Santo Domingo Medium Roast The traditional East Coast roast is "American" and is a medium roast. Lighter roasted beans are more acidic, as roasting reduces the acidity of the coffee. Acid is what gives the coffee a bright and clean taste, which many prefer in their morning cup, or perhaps all their coffee. A lighter roast is sweeter, as less of the sugar, sucrose in the case of coffee, has caramelized. Acidity in coffee plays a similar role to acidity in wine and makes each beverage livelier on the palate. A medium roast is used for cupping, or tasting for defects in the coffee. It is generally the roast that allows all the characteristics of the particular coffee to shine through.

Santo Domingo Dark Roast Many coffees, and many palates, are suited to dark roasts, which can taste richer and rounder in the mouth. Roasting breaks down the chemical that causes bitterness, so darker roasts tend to be less bitter. Espresso coffee tastes best when the blend is a dark roast. While many coffees, and palates, are suited to dark roasting, dark roasts can also be used to mask the quality of coffee. Roasted very dark, beans lose their particular character and all their sugar, and risk turning the sugar into carbon. Thus the "charred" taste you find in some very dark roasts.
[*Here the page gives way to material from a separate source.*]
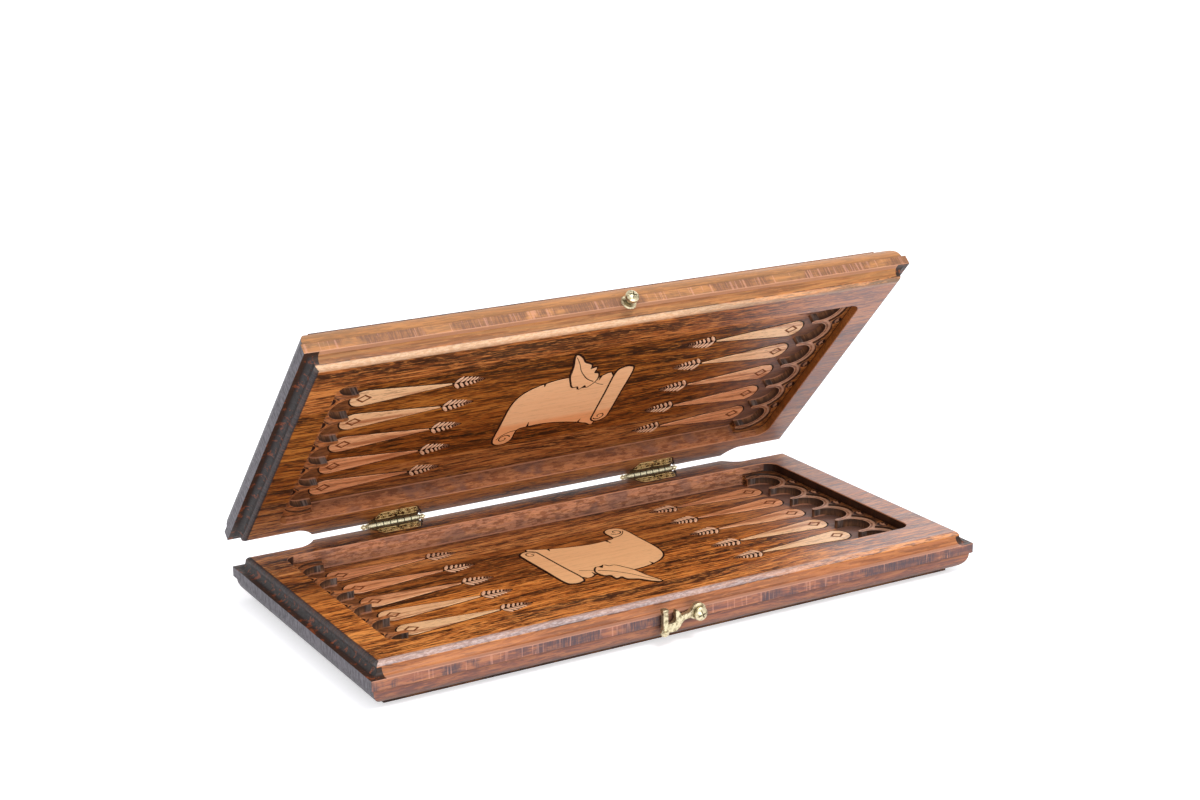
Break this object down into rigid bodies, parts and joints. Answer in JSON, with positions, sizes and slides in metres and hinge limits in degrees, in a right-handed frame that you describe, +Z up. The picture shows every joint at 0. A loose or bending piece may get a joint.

You may have noticed that the J. Martinez & Company dark roast might be taken for a medium roast on the West Coast; we like for our coffees' characteristics to shine through.

Santo Domingo Green Coffee Beans Certain coffees taste better when roasted a certain way, and that is why we do not sell all our coffees in both a medium or dark roast. We have discussed having one roast for each coffee that would suit the coffee best. But what is the most suitable roast is subject to one's own taste, just as in wine and all things savory and sweet.

Drink up, whatever roast you prefer!

Brazilian Cerrado “Fazenda São Sebastião”

Yes, we featured this coffee last winter, but the fact that they are now harvesting a new crop reminded us of how good this coffee is. We still have a few bags left and encourage you to try it if you have not already. This coffee comes from Minas Gerais in the Cerrado region of Brazil and is cultivated by a prize-winning coffee grower, Ricardo Domingues de Aruajo. It is naturally processed and is distinguished by chocolate in the nose, and red fruit flavor in the taste. This is a rich coffee of medium to low acidity and makes an excellent “single origin” espresso as well.

Typical Vegetation of Cerrado Sr. Domingues de Aruajo's property, 219 acres of which 76 are planted in coffee, is in the Cerrado region of Minas Gerais. The Cerrado is primarily savanna with evergreen forests that line the streams and rivers that criss-cross the countryside. The Cerrado has an amazing diversity of plants and animals, and farmers are required to keep a portion of their land in its natural state. The climate is semi-humid with pronounced seasons and dry winters.

We look forward to getting samples of the new crop in the coming months and tasting them. In the meantime we are very much enjoying the last of the São Sebastião Cerrado.